A real church choir carolling in the foyer, but that's about as far as peace and goodwill go in Ayckbourn's classic Christmas comedy, revived by LADS in the Tractor Shed.
It's done, if not in the round, then at least on the floor, as the playwright intended, with a nice set including a landing, with bedrooms off, and the dining room and lounge right under the audiences noses. It obviously proved a bugger to light, though; the hall was often in total darkness, for instance – a scene played in the dark should not mean a scene with no lighting whatever.

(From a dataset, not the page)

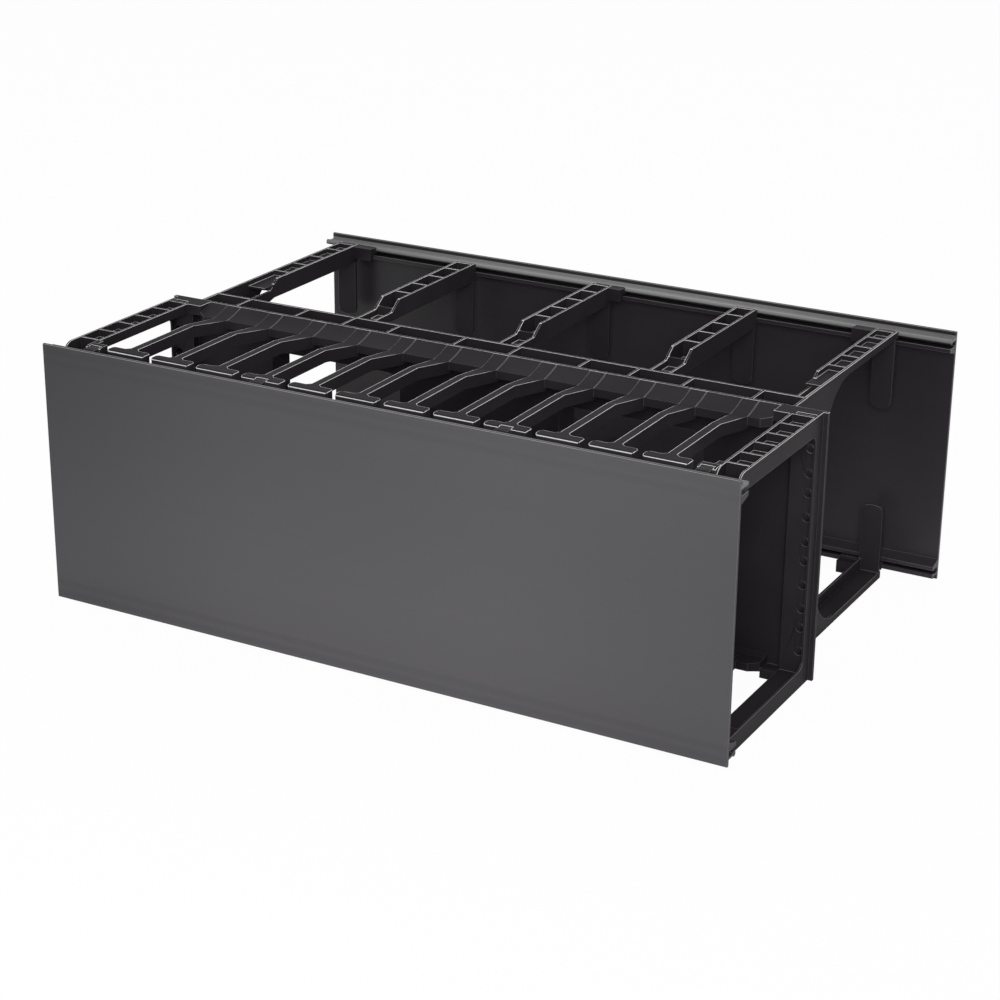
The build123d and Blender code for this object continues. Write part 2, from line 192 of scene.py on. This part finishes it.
body_plastic = moulded("moulded black", 0.029, roughness=0.42, specular=0.05)
clip_plastic = moulded("clip black", 0.024, roughness=0.32, specular=0.15)
print("moulded plastics:", body_plastic.name, "and", clip_plastic.name)

# %% [markdown]
# The narrow faces that the rounding of the edges makes get a second finish with a painted
# highlight. It is pale where such a face looks up and stands high on the piece, as if lit from
# above, and dark where it stands upright or low down. A little noise varies it. The fingers'
# own edges also get painted shade towards their roots, which lie further back in Y.

# %% Edges with a painted highlight
FACING_UP = (0.25, 0.75)
EDGE_NOISE_SCALE = 160.0
EDGE_NOISE_DETAIL = 2.0
HIGHLIGHT_LEAST = 0.8
HIGHLIGHT_CHANGE = 0.4
HIGHLIGHT_HEIGHTS = (0.058, 0.074)
HIGHLIGHT_LOW_DOWN = 0.14
FINGER_ROOTS = (-0.034, -0.022)
ROOT_PAINTED_SHADE = 0.91
EDGE_ROUGHNESS = 0.28
EDGE_SPECULAR = 0.4


def painted_highlight_edge(name, low, high, fade=None):
    """low and high are the greys of an unlit edge and its painted highlight; fade is a range in
    Y.
    """
    material, tree, place = new_material(name)
    facing = make(tree, "ShaderNodeTexCoord", output="Normal")
    edge_noise = noise(tree, place, EDGE_NOISE_SCALE, EDGE_NOISE_DETAIL)
    high_up = place.axis(Z).step(*HIGHLIGHT_HEIGHTS) * (1 - HIGHLIGHT_LOW_DOWN) + HIGHLIGHT_LOW_DOWN
    # Painted highlight: pale on faces that look up and stand high, as if lit from above.
    painted_highlight = facing.axis(Z).step(*FACING_UP) * (edge_noise * HIGHLIGHT_CHANGE + HIGHLIGHT_LEAST) * high_up
    if fade:
        # Painted shade on the finger edges towards their deeper roots.
        painted_highlight = painted_highlight * (1 - place.axis(Y).step(*fade) * ROOT_PAINTED_SHADE)
    show(tree, make(tree, "ShaderNodeBsdfPrincipled", inputs={
        "Base Color": blend(tree, painted_highlight, grey(low, BLACK_TINT), grey(high)),
        "Roughness": edge_noise * GLOSS_CHANGE + EDGE_ROUGHNESS,
        "Specular IOR Level": EDGE_SPECULAR}))
    return material


# Each edge material paints a highlight on the bevel faces; the finger edges also paint root
# shade.
body_edge = painted_highlight_edge("moulded black, painted edge highlight", 0.035, 0.80)
comb_edge = painted_highlight_edge("finger black, painted edge highlight and root shade", 0.035, 0.80, fade=FINGER_ROOTS)
clip_edge = painted_highlight_edge("clip black, painted edge highlight", 0.035, 0.25)
cover_edge = painted_highlight_edge("extruded charcoal, painted edge highlight", 0.10, 0.30)
print("edges:", ", ".join(edge.name for edge in (body_edge, comb_edge, clip_edge, cover_edge)))

# %% [markdown]
# The covers are extruded panels. Their charcoal skin is satin, with very faint streaks along the
# extrusion. Behind each rail the skin has sunk a little, and the shade of that dip is painted as
# soft darker lines along the panel's long edges. Painted shade makes the skin darker towards its
# ends and its upper part. The inner face gets painted shade, apart from a narrow painted
# highlight below the top edge. All of this is told by place alone: how deep a point lies behind
# the outer face, and how high it stands.

# %% Places on a cover
COVER_HEIGHT = 0.1765
COVERS_ABOVE_BODY = 0.0025
COVER_MIDDLE = cad_box[0][2] + COVERS_ABOVE_BODY + COVER_HEIGHT / 2
FRONT_FACE = cad_box[0][1]
REAR_FACE = cad_box[1][1]
SKIN_DEPTH = (0.0006, 0.0012)
STRIP_BOTTOM = (0.0848, 0.0856)
STRIP_TOP = (0.0878, 0.0884)
RAIL_LINES = (0.0115, 0.0045)
SINK_WIDTH = (0.0008, 0.0035)
DARKER_UPWARDS = (-0.09, 0.09)
DARKER_OUTWARDS = (0.06, 0.28)
print("cover sink lines at", RAIL_LINES, "m from the long edges")

# %% Extruded cover plastic
COVER_TINT = (1.0, 0.955, 1.05)
SKIN_GREY = 0.058
INNER_PAINTED_SHADE_GREY = 0.036
STRIP_HIGHLIGHT_GREY = 0.32
STREAK_STRETCH = (0.6, 60.0, 60.0)
STREAK_SCALE = 6.0
STREAK_DETAIL = 3.0
STREAK_SHADE = 0.10
STREAK_GLOSS = 0.08
STREAK_BASE = 0.95
SINK_SHADE = 0.10
MIDDLE_SHADE = 1.25
UPWARD_SHADE = 0.36
OUTWARD_SHADE = 0.32
COVER_SPECULAR = 0.4
COVER_GRAIN_SCALE = 1400.0
COVER_GRAIN_STRENGTH = 0.10
COVER_GRAIN_DEPTH = 0.0003


# Marks where the shade of the sunk skin along the rails is painted into the colour.
def sink_lines(height):
    """1 along the middle of each sunk line, and 0 away from them."""
    from_middle = (height - COVER_MIDDLE).absolute()
    bands = [1 - (from_middle - (COVER_HEIGHT / 2 - rail)).absolute().step(*SINK_WIDTH)
             for rail in RAIL_LINES]
    return bands[0] + bands[1]


def extruded(name, outer_face, inwards, roughness):
    """outer_face is the place in Y of the outer face, and inwards is +1 or -1 along Y."""
    material, tree, place = new_material(name)
    height = place.axis(Z)
    inside = ((place.axis(Y) - outer_face) * inwards).step(*SKIN_DEPTH)
    # A pale strip on the inner face below the top edge: a painted highlight.
    highlight_strip = inside * height.step(*STRIP_BOTTOM) * (1 - height.step(*STRIP_TOP))
    # The inner face gets a darker grey: painted shade.
    skin_and_inner_shade = blend(tree, inside, grey(SKIN_GREY, COVER_TINT), grey(INNER_PAINTED_SHADE_GREY, BLACK_TINT))
    plain = blend(tree, highlight_strip, skin_and_inner_shade, grey(STRIP_HIGHLIGHT_GREY))

    stretched = make(tree, "ShaderNodeMapping", inputs={"Vector": place, "Scale": STREAK_STRETCH})
    streak = noise(tree, stretched, STREAK_SCALE, STREAK_DETAIL)
    # Painted shade: the colour darkens towards the ends and the top of the cover.
    painted_falloff = (MIDDLE_SHADE - height.step(*DARKER_UPWARDS) * UPWARD_SHADE
               - place.axis(X).absolute().step(*DARKER_OUTWARDS) * OUTWARD_SHADE)
    # Real streaks times painted shade from the sink lines and the falloff.
    streaks_and_painted_shade = (streak * STREAK_SHADE + STREAK_BASE - sink_lines(height) * SINK_SHADE) * painted_falloff
    streaks_and_painted_shade_colour = make(tree, "ShaderNodeCombineColor",
                        inputs={"Red": streaks_and_painted_shade, "Green": streaks_and_painted_shade, "Blue": streaks_and_painted_shade})
    bump = grain_bump(tree, place, COVER_GRAIN_SCALE, COVER_GRAIN_STRENGTH, COVER_GRAIN_DEPTH)
    show(tree, make(tree, "ShaderNodeBsdfPrincipled", inputs={
        "Base Color": blend(tree, 1.0, plain, streaks_and_painted_shade_colour, "MULTIPLY"),
        "Roughness": streak * STREAK_GLOSS + roughness,
        "Normal": bump, "Specular IOR Level": COVER_SPECULAR}))
    return material


front_skin = extruded("front cover charcoal", FRONT_FACE, 1, roughness=0.40)
rear_skin = extruded("rear cover charcoal", REAR_FACE, -1, roughness=0.30)
print("covers:", front_skin.name, "and", rear_skin.name)

# %% [markdown]
# Every moulded edge is rounded by a few tenths of a millimetre, and that rounding is what shows
# as thin bright lines against black plastic. The CAD solids have sharp edges, so each node gets
# four modifiers: a Weld that joins its loose triangles, a planar Decimate that clears the flat
# faces, a Triangulate that keeps faces with holes in them sound, and a Bevel whose own faces take
# the edge finish. Its widths stay small, because a wide one would overlap itself at the small
# fillets. The mesh itself stays as it is.

# %% Rounded edges and finishes on the solids
BODY_ROUNDING = 0.00035
FRAME_ROUNDING = 0.0003
COVER_ROUNDING = 0.0002
CLIP_ROUNDING = 0.0001
JOIN_DISTANCE = 0.000002
FLAT_ANGLE = math.radians(1.0)
EDGE_ANGLE = math.radians(30.0)
ROUNDING_STEPS = 3
ROUNDING_PROFILE = 0.75
EDGE_SLOT = 1


def dress(node, main, edge, width):
    thing = nodes[node]
    thing.data.materials.clear()
    thing.data.materials.append(main)
    thing.data.materials.append(edge)
    weld = thing.modifiers.new("join", "WELD")
    weld.merge_threshold = JOIN_DISTANCE
    flat = thing.modifiers.new("flats", "DECIMATE")
    flat.decimate_type = "DISSOLVE"
    flat.angle_limit = FLAT_ANGLE
    thing.modifiers.new("triangles", "TRIANGULATE")
    bevel = thing.modifiers.new("rounding", "BEVEL")
    bevel.width = width
    bevel.segments = ROUNDING_STEPS
    bevel.profile = ROUNDING_PROFILE
    bevel.limit_method = "ANGLE"
    bevel.angle_limit = EDGE_ANGLE
    bevel.material = EDGE_SLOT
    bevel.use_clamp_overlap = False


for name in nodes:
    if name == "front_cover":
        dress(name, front_skin, cover_edge, COVER_ROUNDING)
    elif name == "rear_cover":
        dress(name, rear_skin, cover_edge, COVER_ROUNDING)
    elif "clip" in name:
        dress(name, clip_plastic, clip_edge, CLIP_ROUNDING)
    elif name.endswith("_comb"):
        dress(name, body_plastic, comb_edge, BODY_ROUNDING)
    elif name == "mounting_frame":
        dress(name, body_plastic, body_edge, FRAME_ROUNDING)
    else:
        dress(name, body_plastic, body_edge, BODY_ROUNDING)
print("dressed", len(nodes), "nodes")

# %% [markdown]
# The photograph has a pure white ground without a horizon. A wide floor carries a soft contact
# shadow, and both floor and world turn white for the camera only, so the white adds no light.
# The floor keeps a little of its own shade, because otherwise the shadow would vanish too.

# %% Floor
FLOOR_REACH = 6.0
FLOOR_GAP = 0.0002
FLOOR_WHITENESS = 0.97
WHITE = (1.0, 1.0, 1.0, 1.0)
PAPER = (0.86, 0.86, 0.86, 1.0)


def white_to_camera(tree, lit, white, share):
    """Shows share of the white shader to the camera, and the lit one to all other light."""
    camera_ray = make(tree, "ShaderNodeLightPath", output="Is Camera Ray")
    return make(tree, "ShaderNodeMixShader", inputs={0: camera_ray * share, 1: lit, 2: white})


mesh = bpy.data.meshes.new("floor")
shape = bmesh.new()
bmesh.ops.create_grid(shape, x_segments=1, y_segments=1, size=FLOOR_REACH)
shape.to_mesh(mesh)
shape.free()
floor = bpy.data.objects.new("floor", mesh)
bpy.context.scene.collection.objects.link(floor)
floor.location = (0.0, 0.0, cad_box[0][2] - FLOOR_GAP)

floor_paper, tree, place = new_material("white paper")
paper = make(tree, "ShaderNodeBsdfPrincipled",
             inputs={"Base Color": PAPER, "Roughness": 0.8, "Specular IOR Level": 0.1})
white = make(tree, "ShaderNodeEmission", inputs={"Color": WHITE, "Strength": 1.0})
show(tree, white_to_camera(tree, paper, white, FLOOR_WHITENESS))
mesh.materials.append(floor_paper)
print("floor at", round(floor.location.z, 4), "m")

# %% World
ROOM_LIGHT = 0.40

world = bpy.data.worlds.new("studio")
bpy.context.scene.world = world
world.use_nodes = True
tree = world.node_tree
tree.nodes.clear()
room = make(tree, "ShaderNodeBackground", inputs={"Color": WHITE, "Strength": ROOM_LIGHT})
white = make(tree, "ShaderNodeBackground", inputs={"Color": WHITE, "Strength": 1.0})
show(tree, white_to_camera(tree, room, white, 1.0), "ShaderNodeOutputWorld")
print("room light", ROOM_LIGHT)

# %% [markdown]
# Four soft boxes: one above and behind, which draws the bright lines on the top edges, one beside
# the camera, which reaches the deep parts between the combs, one low in front for the soft glow
# in the middle of the charcoal cover, and one at the left.

# %% Soft boxes
CENTRE = (0.0, 0.0, 0.0)


def soft_box(name, place, width, height, watts, target=CENTRE):
    light = bpy.data.lights.new(name, "AREA")
    light.shape = "RECTANGLE"
    light.size = width
    light.size_y = height
    light.energy = watts
    lamp = bpy.data.objects.new(name, light)
    bpy.context.scene.collection.objects.link(lamp)
    lamp.location = place
    aim = Vector(target) - Vector(place)
    lamp.rotation_euler = aim.to_track_quat("-Z", "Y").to_euler()
    print("soft box", name, watts, "W")


soft_box("overhead", (0.0, 0.35, 1.8), width=1.6, height=1.6, watts=11)
soft_box("beside the camera", (0.95, -1.75, 0.95), width=0.9, height=0.9, watts=22)
soft_box("low front", (0.06, -0.80, -0.06), width=0.4, height=0.2, watts=2.2,
         target=(0.0, -0.14, -0.04))
soft_box("left", (-1.9, -0.6, 0.8), width=1.2, height=1.2, watts=4)

# %% [markdown]
# The camera was found by fitting the model's straight edges to those in the photograph: it
# stands to the right, well above the front, with a long lens and a roll of half a degree.

# %% Camera
AZIMUTH = math.radians(28.95)
ELEVATION = math.radians(21.37)
ROLL = math.radians(0.56)
CAMERA_PLACE = (0.7202, -1.2724, 0.55625)
LENS_MM = 86.0
SENSOR_MM = 36.0
SHIFT_X = -0.0009
SHIFT_Y = 0.0005

ahead = Vector((-math.sin(AZIMUTH) * math.cos(ELEVATION),
                math.cos(AZIMUTH) * math.cos(ELEVATION), -math.sin(ELEVATION)))
right = Vector((math.cos(AZIMUTH), math.sin(AZIMUTH), 0.0))
up = right.cross(ahead)
camera_right = right * math.cos(ROLL) + up * math.sin(ROLL)
camera_up = up * math.cos(ROLL) - right * math.sin(ROLL)
turn = Matrix((camera_right, camera_up, -ahead)).transposed()
eye = bpy.data.cameras.new("camera")
eye.lens = LENS_MM
eye.sensor_width = SENSOR_MM
eye.shift_x = SHIFT_X
eye.shift_y = SHIFT_Y
camera = bpy.data.objects.new("camera", eye)
bpy.context.scene.collection.objects.link(camera)
camera.matrix_world = Matrix.Translation(CAMERA_PLACE) @ turn.to_4x4()
bpy.context.scene.camera = camera
bpy.context.scene.view_settings.view_transform = "Standard"
print("camera at", tuple(round(v, 3) for v in camera.location))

The festive season often throws families together, causing tension, tempers and drunken tears. Here, we have Neville [Daniel Tunbridge] and his bright young wife Belinda [Jamie-Leigh Royan]. Into their suburban home come childless doctor Bernard [a nicely fussy performance from Robin Warnes] and his dypso wife Phyllis [Eileen Judd]. And ex-colleague Eddie [David Hudson], with Pattie, his heavily pregnant wife [a convincing sense of desperation from Carole Hart]. Here's Bel's spinster sister, with her duffle coat and lisle stockings [Vicky Melhuish] who's picked up an author at her book group – Alan Elkins making an intense, bemused Clive.
And, discovered in front of the TV watching a seasonal action movie, is Uncle Harvey, excellently characterised by Keith Spencer.
There were some very amusing scenes, like the drumming bear in the farcical close to Act One, or the awkward encounter between Belinda and Clive. And, of course, the priceless puppet show, with Bernard increasingly frustrated by his incompetent stage-crew, and a cynical Harvey the chief critic at the dress rehearsal.
But I was left with the feeling that there was more to the play than we were getting – not all of the actors explored the depth of their character – like all of Ayckbourn's work, the farce and the fun are only the surface …
Season's Greetings was directed, as it was in the Village Hall back in '85, by Gavin Rouse. It was good to be down with the action – we could almost have handed Bernard his Third Pig – feeling as cosy as one can in a vast agricultural outbuilding.